Why not just scan a copy of your normal signature, and add this to the letter before you create the pdf.


----------



## Jer1 (26 Aug 2010)

I done this and added it to the first letter i emailed by pdf. but the signature can easily be copied form the pdf format and inserted in another letter so i decided against it in future correspondence. i know the solicitor for the defendant is not going to copy my signature but i still feel uneasy about my signature being available to anyone.


----------



## ziltwo (26 Aug 2010)

why don't you type the letter; print it; sign it; scan it and then email it.


----------



## T McGibney (26 Aug 2010)

ziltwo said:


> why don't you type the letter; print it; sign it; scan it and then email it.


...and then post it, just to be sure, to be sure.


----------



## DeeKie (26 Aug 2010)

Janey, just post it. I hate getting letters by email and then by post from people who dont seem comfortable (even now) with emails. The worst was a solicitor who sent me the same letter by email, fax and post every time we communicated on a file!


----------



## tvman (26 Aug 2010)

DeeKie said:


> Janey, just post it. I hate getting letters by email and then by post from people who dont seem comfortable (even now) with emails. The worst was a solicitor who sent me the same letter by email, fax and post every time we communicated on a file!




and probably charged you seperately for each one


----------



## Jer1 (26 Aug 2010)

I had thought about print, scan and email my letter but wanted to keep it as professional as i could. post is fine but when u r dealing with a case it can take a week or more to recieve a reply. anyway i have emailed my letters and d defendants solicitor has replied same so i guess he is ok with it. thanks to everyone for their input it has been very helpful.


----------



## Complainer (26 Aug 2010)

DeeKie said:


> Its fine to send an email. Its permitted by the Electronic Commerce Act 2000.


THis Act refers to ‘Advanced Electronic Signatures’, such              as public key systems that utilise encryption, may be used for witnessing              signatures or sealing documents (section 14 & 16). A standard pdf sent by standard internet email would not meet this criteria.


----------



## DeeKie (10 Sep 2010)

Complainer said:


> THis Act refers to ‘Advanced Electronic Signatures’, such as public key systems that utilise encryption, may be used for witnessing signatures or sealing documents (section 14 & 16). A standard pdf sent by standard internet email would not meet this criteria.

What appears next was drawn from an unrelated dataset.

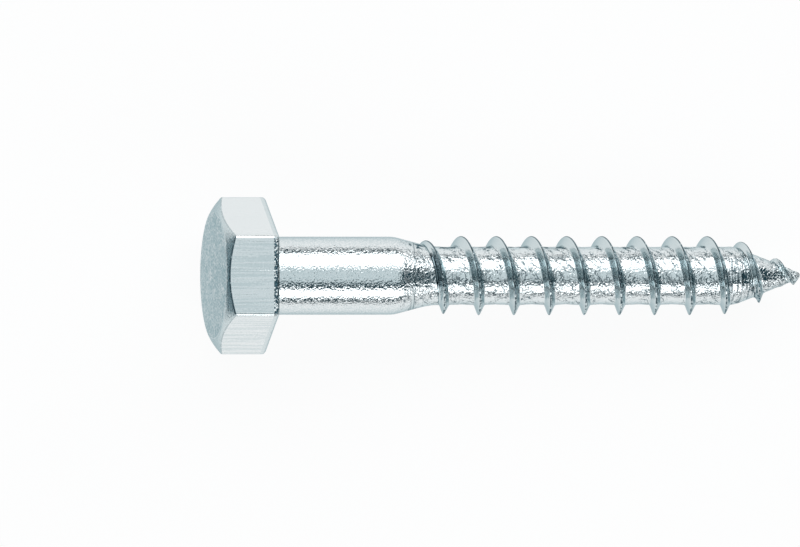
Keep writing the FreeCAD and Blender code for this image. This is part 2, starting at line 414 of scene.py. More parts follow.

Complainer, the OP asked about a "letter", so there is no need to start confusing him/her/it with talk of AES in fairness. Email correspondence is just fine.


----------



## DeeKie (10 Sep 2010)

tvman said:


> and probably charged you seperately for each one


I am a solicitor, so no. If I were the client I would simply have said "stop". Get off the solicitor bashing band wagon.


----------



## Complainer (10 Sep 2010)

Complainer said:


> THis Act refers to ‘Advanced Electronic Signatures’, such              as public key systems that utilise encryption, may be used for witnessing              signatures or sealing documents (section 14 & 16). A standard pdf sent by standard internet email would not meet this criteria.





DeeKie said:


> Complainer, the OP asked about a "letter", so there is no need to start confusing him/her/it with talk of AES in fairness. Email correspondence is just fine.

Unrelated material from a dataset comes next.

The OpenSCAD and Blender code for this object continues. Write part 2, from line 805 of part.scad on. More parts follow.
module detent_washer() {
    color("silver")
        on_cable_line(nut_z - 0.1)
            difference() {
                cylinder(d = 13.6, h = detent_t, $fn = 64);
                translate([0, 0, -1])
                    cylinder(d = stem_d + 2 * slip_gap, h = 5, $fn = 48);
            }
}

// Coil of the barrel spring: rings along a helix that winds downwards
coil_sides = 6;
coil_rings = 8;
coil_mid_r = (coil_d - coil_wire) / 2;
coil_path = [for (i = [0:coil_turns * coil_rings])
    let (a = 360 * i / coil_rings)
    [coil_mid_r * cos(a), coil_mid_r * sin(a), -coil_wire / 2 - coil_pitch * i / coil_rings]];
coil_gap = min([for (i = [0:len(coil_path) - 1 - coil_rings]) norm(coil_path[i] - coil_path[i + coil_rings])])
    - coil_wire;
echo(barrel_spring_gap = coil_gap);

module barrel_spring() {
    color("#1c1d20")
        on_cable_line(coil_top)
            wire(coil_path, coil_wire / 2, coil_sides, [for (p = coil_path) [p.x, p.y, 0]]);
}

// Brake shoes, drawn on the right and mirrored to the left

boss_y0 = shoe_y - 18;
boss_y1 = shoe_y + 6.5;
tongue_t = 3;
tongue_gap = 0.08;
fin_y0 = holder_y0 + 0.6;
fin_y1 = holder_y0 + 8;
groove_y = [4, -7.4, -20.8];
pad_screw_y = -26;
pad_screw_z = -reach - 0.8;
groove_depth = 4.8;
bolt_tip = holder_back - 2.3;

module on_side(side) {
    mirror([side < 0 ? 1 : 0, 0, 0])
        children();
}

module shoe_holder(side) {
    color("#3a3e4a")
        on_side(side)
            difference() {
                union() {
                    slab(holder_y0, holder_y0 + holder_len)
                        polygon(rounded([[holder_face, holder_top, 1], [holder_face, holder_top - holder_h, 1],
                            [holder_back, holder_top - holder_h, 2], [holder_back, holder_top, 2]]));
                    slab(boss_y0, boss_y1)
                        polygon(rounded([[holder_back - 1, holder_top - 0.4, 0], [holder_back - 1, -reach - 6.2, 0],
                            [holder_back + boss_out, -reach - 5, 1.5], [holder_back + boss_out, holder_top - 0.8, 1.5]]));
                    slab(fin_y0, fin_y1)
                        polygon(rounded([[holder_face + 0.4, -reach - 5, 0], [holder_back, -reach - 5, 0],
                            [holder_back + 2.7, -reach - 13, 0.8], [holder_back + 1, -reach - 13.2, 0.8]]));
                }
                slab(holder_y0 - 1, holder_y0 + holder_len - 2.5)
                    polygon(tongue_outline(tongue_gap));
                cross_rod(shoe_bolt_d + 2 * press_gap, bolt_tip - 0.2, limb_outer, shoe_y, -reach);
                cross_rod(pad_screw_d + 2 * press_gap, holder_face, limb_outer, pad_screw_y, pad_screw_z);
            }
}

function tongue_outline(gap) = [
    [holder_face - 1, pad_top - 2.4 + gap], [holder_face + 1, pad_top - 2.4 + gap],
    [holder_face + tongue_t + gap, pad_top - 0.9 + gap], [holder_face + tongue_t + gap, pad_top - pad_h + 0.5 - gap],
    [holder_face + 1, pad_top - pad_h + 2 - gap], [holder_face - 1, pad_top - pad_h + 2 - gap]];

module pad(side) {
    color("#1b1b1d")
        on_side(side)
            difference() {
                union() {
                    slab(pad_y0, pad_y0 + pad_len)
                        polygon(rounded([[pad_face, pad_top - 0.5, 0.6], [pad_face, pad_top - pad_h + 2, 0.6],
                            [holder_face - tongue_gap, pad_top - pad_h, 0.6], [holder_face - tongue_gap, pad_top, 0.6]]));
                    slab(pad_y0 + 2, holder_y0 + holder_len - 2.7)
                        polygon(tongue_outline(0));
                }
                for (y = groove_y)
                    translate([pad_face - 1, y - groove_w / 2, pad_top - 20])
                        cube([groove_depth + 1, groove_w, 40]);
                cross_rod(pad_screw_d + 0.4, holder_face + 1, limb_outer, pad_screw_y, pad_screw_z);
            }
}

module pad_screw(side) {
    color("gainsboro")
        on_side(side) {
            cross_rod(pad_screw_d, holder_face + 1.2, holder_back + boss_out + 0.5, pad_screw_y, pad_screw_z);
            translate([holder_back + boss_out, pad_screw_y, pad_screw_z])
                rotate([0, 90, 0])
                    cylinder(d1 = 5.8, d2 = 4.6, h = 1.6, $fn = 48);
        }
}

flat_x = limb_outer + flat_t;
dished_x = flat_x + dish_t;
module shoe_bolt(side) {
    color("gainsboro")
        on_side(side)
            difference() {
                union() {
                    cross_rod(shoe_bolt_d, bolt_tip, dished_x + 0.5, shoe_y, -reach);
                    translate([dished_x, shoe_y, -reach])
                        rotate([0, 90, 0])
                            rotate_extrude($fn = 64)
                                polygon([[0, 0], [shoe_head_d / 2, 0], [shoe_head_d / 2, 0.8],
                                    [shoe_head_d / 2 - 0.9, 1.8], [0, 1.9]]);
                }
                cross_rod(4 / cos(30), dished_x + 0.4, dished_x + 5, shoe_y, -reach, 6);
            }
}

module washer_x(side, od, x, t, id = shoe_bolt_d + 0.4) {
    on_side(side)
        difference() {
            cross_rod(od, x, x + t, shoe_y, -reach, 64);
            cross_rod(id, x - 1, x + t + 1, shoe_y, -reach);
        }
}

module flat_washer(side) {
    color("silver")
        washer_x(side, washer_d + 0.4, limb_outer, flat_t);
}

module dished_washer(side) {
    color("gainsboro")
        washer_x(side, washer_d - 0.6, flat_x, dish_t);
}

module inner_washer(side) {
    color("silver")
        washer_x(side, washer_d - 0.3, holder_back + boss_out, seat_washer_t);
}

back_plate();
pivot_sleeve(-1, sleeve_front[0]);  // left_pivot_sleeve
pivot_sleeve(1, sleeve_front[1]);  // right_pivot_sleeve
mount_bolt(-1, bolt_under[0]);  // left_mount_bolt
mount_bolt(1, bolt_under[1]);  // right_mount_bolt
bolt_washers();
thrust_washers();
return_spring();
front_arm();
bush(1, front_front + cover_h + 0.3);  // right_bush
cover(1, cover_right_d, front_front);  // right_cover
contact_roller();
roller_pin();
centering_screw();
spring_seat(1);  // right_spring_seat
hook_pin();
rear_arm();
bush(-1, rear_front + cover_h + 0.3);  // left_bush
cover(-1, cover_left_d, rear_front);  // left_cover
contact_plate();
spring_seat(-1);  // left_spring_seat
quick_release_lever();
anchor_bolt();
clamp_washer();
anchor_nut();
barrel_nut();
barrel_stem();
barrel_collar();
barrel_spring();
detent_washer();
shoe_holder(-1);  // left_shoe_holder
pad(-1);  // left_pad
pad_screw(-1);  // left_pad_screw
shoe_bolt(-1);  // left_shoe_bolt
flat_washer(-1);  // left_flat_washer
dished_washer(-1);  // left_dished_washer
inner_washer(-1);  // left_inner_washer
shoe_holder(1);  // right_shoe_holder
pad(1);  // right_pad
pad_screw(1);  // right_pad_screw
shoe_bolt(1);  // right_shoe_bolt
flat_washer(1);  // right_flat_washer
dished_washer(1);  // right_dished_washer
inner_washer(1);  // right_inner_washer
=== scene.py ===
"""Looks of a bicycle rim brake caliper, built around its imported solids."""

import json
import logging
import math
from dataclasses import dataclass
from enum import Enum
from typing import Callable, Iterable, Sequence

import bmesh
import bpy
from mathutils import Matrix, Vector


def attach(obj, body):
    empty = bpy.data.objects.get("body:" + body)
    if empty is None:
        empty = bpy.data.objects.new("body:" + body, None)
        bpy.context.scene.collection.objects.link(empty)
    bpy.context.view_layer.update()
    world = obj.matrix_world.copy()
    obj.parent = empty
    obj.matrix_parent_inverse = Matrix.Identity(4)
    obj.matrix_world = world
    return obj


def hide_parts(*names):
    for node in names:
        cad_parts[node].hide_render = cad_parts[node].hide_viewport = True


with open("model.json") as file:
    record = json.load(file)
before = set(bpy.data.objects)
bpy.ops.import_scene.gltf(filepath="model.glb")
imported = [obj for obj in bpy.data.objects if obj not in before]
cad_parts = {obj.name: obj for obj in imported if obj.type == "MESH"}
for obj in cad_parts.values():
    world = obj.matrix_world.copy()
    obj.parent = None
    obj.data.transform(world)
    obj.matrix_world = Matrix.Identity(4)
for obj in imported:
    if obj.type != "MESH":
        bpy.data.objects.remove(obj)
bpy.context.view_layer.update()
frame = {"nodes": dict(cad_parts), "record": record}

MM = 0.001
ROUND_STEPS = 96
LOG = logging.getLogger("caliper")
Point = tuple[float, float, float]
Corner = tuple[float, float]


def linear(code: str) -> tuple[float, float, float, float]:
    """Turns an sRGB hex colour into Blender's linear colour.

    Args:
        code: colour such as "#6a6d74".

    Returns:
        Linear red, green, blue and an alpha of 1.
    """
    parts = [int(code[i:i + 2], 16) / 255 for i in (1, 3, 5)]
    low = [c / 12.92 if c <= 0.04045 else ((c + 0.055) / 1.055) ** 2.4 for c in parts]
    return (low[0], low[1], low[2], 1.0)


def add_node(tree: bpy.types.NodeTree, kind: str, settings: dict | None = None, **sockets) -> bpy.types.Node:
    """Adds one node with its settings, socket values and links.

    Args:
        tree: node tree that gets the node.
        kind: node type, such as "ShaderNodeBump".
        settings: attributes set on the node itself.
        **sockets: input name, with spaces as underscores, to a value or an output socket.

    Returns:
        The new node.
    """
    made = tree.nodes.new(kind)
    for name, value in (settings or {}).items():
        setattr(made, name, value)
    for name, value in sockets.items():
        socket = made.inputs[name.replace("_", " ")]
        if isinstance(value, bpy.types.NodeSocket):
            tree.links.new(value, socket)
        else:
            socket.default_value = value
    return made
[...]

So where in the Electronic Commerce Act 2000 is transmission by standard Internet email covered?


----------



## mf1 (10 Sep 2010)

Part 2. Section 9? 


9.—Information (including information incorporated by reference) shall not be denied legal effect, validity or enforceability solely on the grounds that it is wholly or partly in electronic form, whether as an electronic communication or otherwise


Why is this so important? All OP wanted to know was "Is emailing a letter by pdf format an acceptable means of corresponding with a solicitor?"


mf


----------



## Complainer (10 Sep 2010)

Thanks for the clarification, MF1. My query was as much for my own education as anything else.


----------



## nuac (18 Sep 2010)

Yes - solicitors can handle communicatons via all the usual media.

As already mentioned it is a minor annoyance to get hardcopy letters etc "confirming" an email or a fax.

We gotta move with the times.   I do remember many years ago explaining to an elderly barrister that he could send me messages from the telex machine which was then in the bar library.   

I do draw the line at clients trying to send quite complicated messages by text message - don't have the time or knowledge to make a permanent record of them.


----------